GIVEN INFORMATION:
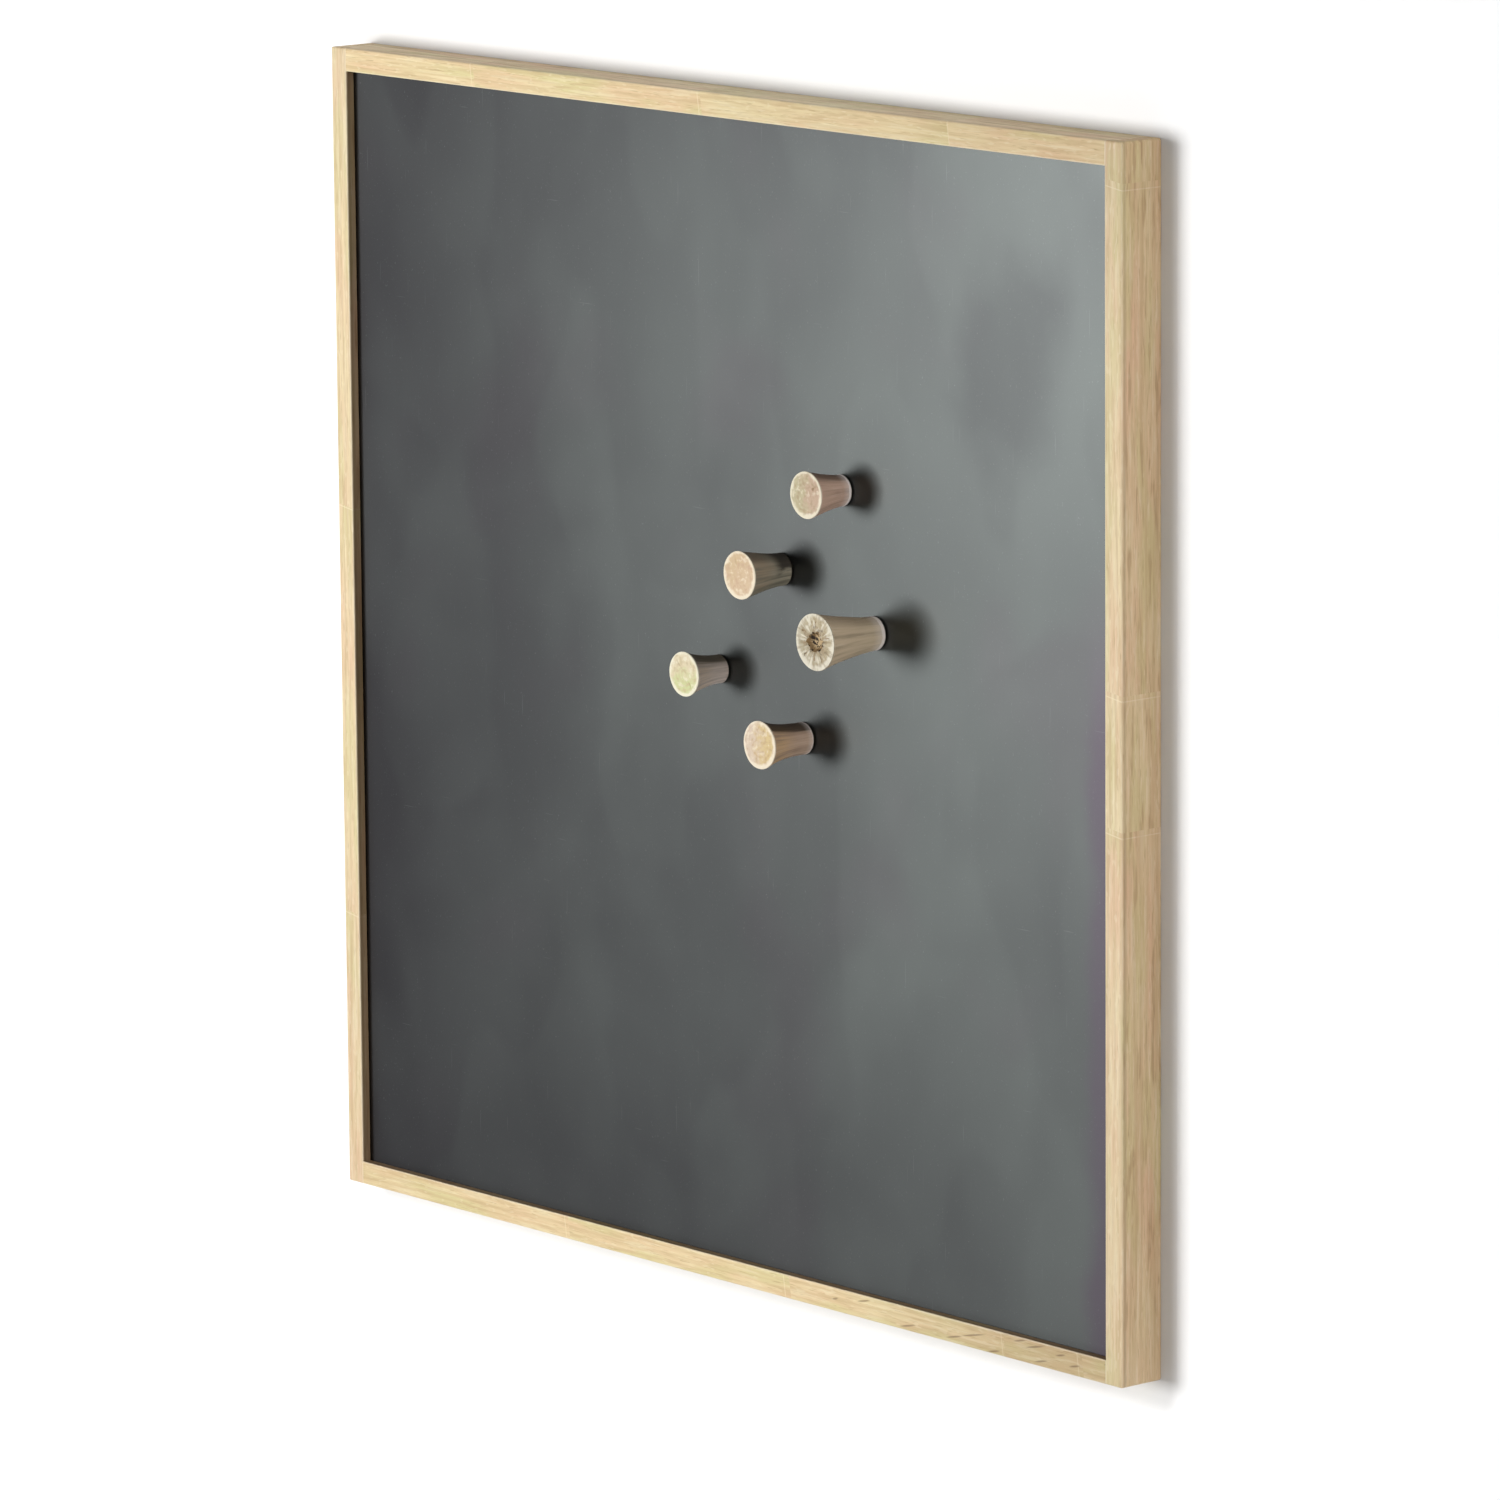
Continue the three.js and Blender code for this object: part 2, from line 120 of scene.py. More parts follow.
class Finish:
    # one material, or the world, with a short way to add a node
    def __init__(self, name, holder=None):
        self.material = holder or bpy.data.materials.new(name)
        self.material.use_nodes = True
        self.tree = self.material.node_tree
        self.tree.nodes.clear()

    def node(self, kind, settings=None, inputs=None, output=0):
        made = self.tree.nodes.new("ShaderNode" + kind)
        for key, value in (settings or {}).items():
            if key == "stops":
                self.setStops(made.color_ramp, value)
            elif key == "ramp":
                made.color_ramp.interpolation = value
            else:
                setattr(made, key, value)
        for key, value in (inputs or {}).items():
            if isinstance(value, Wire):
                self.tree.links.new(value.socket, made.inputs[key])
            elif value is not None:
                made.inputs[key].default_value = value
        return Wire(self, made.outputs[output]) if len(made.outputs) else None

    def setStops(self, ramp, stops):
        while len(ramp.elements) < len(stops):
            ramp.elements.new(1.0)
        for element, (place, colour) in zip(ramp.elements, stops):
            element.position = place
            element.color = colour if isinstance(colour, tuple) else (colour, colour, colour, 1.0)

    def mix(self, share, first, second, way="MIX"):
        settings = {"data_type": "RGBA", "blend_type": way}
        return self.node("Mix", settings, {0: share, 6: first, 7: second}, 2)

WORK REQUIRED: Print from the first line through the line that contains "self.tree.nodes.clear()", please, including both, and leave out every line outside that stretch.

CORRECT RESPONSE:
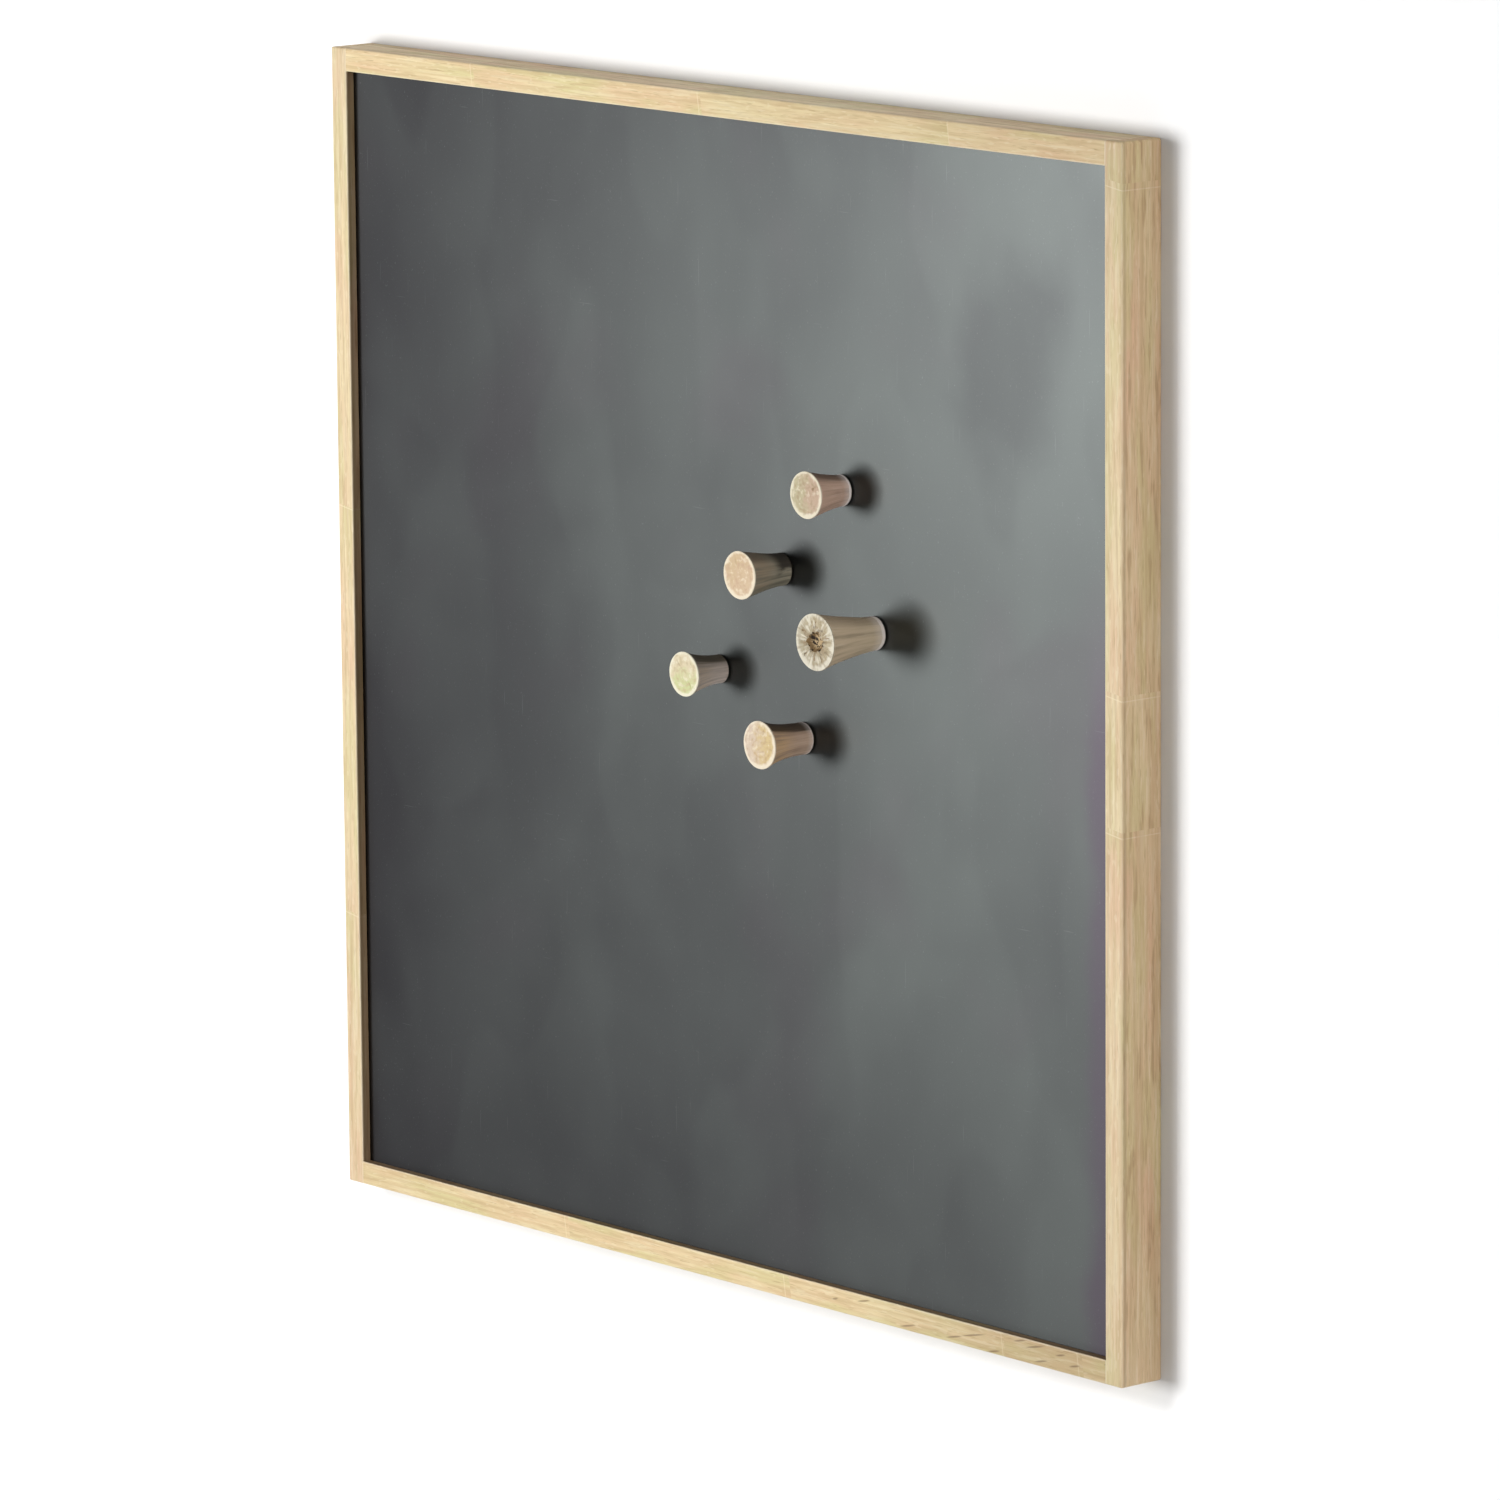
Continue the three.js and Blender code for this object: part 2, from line 120 of scene.py. More parts follow.
class Finish:
    # one material, or the world, with a short way to add a node
    def __init__(self, name, holder=None):
        self.material = holder or bpy.data.materials.new(name)
        self.material.use_nodes = True
        self.tree = self.material.node_tree
        self.tree.nodes.clear()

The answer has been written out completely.